Material for this task

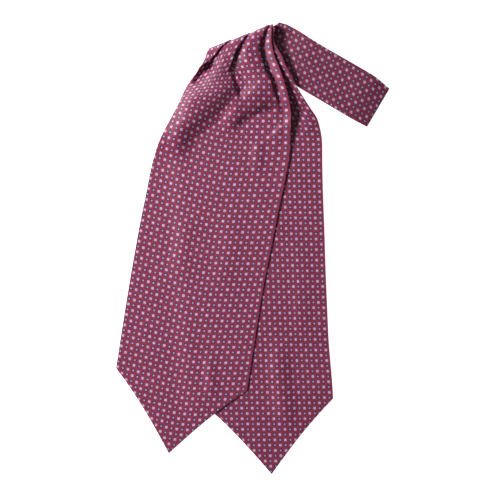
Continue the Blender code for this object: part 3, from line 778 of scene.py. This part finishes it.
def strap_profile(width, steps):
    """Section of the three-fold strap: distance across, and height from its fold."""
    inner = 0.5 * GAP
    side = []
    for k in range(3):
        low = inner + k * PITCH
        for turn in np.linspace(-80.0, 80.0, EDGE_ARC):
            a = math.radians(turn)
            side.append((0.5 * WALL * (1.0 - math.cos(a)), low + 0.5 * WALL * (1.0 + math.sin(a))))
        if k < 2:
            side.append((GROOVE, low + 0.5 * (WALL + PITCH)))
    profile = [(width - inset, h) for inset, h in side]
    fall1, fall2 = STEP_DROP[0] * steps, STEP_DROP[1] * steps
    for v in np.linspace(width - EDGE_INSET, EDGE_INSET, FACE_POINTS):
        drop = (fall1 * smooth((width - STEP_AT[0] - v) / STEP_RUN)
                + (fall2 - fall1) * smooth((width - STEP_AT[1] - v) / STEP_RUN))
        profile.append((v, HALF_STACK - drop))
    top = HALF_STACK - fall2
    base = inner + 2 * PITCH
    for inset, h in reversed(side):
        if h > base:
            h = base + (h - base) * (top - base) / WALL
        profile.append((inset, h))
    for v in np.linspace(EDGE_INSET, width - EDGE_INSET, BASE_POINTS):
        profile.append((v, inner))
    return np.array(profile)


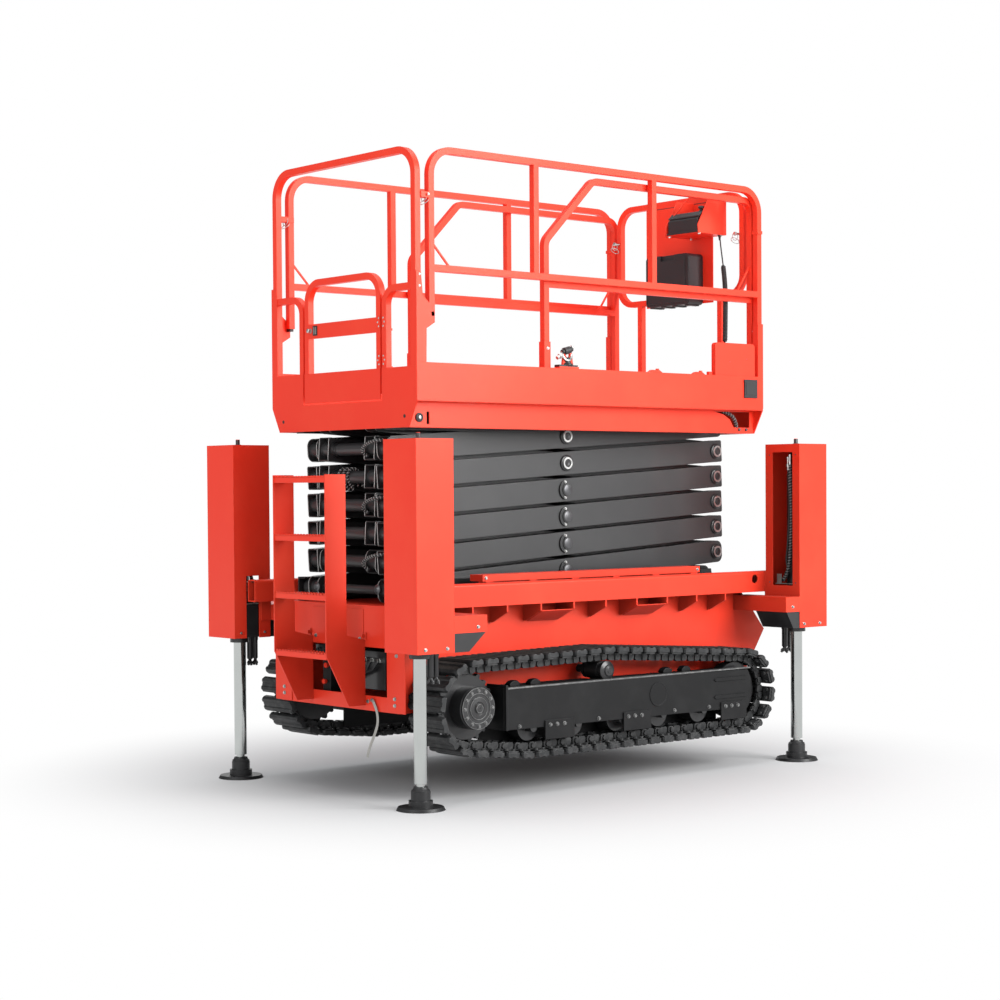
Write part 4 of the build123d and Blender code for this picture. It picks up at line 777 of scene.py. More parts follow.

Exercise task
Using the material above, print every entry exactly as written.

Reply
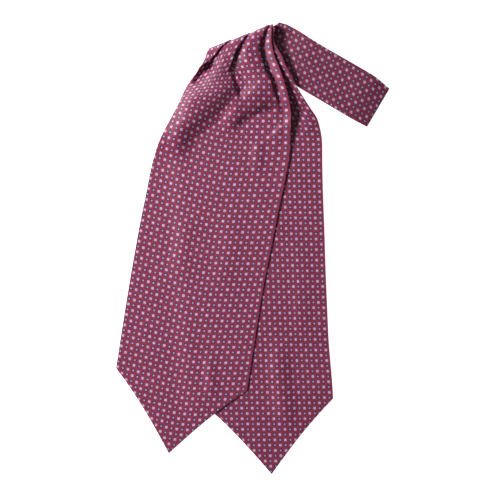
Continue the Blender code for this object: part 3, from line 778 of scene.py. This part finishes it.
def strap_profile(width, steps):
    """Section of the three-fold strap: distance across, and height from its fold."""
    inner = 0.5 * GAP
    side = []
    for k in range(3):
        low = inner + k * PITCH
        for turn in np.linspace(-80.0, 80.0, EDGE_ARC):
            a = math.radians(turn)
            side.append((0.5 * WALL * (1.0 - math.cos(a)), low + 0.5 * WALL * (1.0 + math.sin(a))))
        if k < 2:
            side.append((GROOVE, low + 0.5 * (WALL + PITCH)))
    profile = [(width - inset, h) for inset, h in side]
    fall1, fall2 = STEP_DROP[0] * steps, STEP_DROP[1] * steps
    for v in np.linspace(width - EDGE_INSET, EDGE_INSET, FACE_POINTS):
        drop = (fall1 * smooth((width - STEP_AT[0] - v) / STEP_RUN)
                + (fall2 - fall1) * smooth((width - STEP_AT[1] - v) / STEP_RUN))
        profile.append((v, HALF_STACK - drop))
    top = HALF_STACK - fall2
    base = inner + 2 * PITCH
    for inset, h in reversed(side):
        if h > base:
            h = base + (h - base) * (top - base) / WALL
        profile.append((inset, h))
    for v in np.linspace(EDGE_INSET, width - EDGE_INSET, BASE_POINTS):
        profile.append((v, inner))
    return np.array(profile)


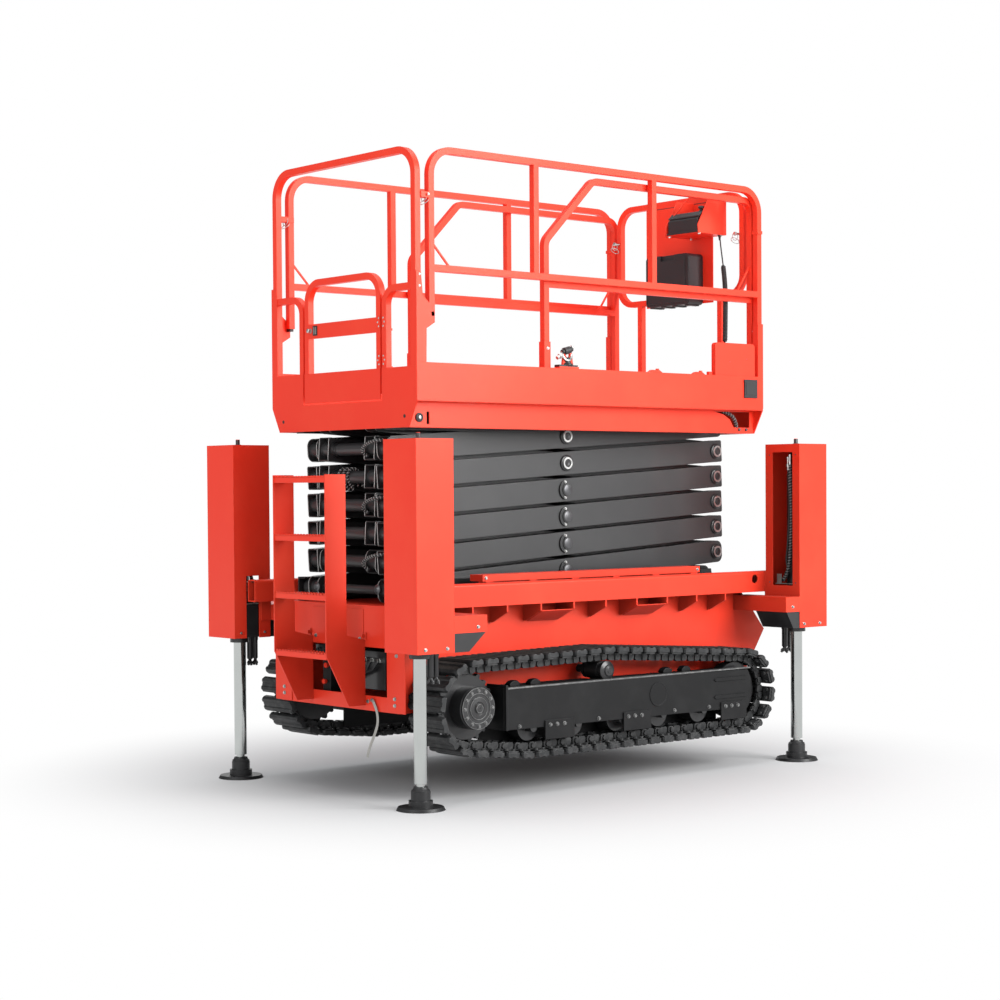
Write part 4 of the build123d and Blender code for this picture. It picks up at line 777 of scene.py. More parts follow.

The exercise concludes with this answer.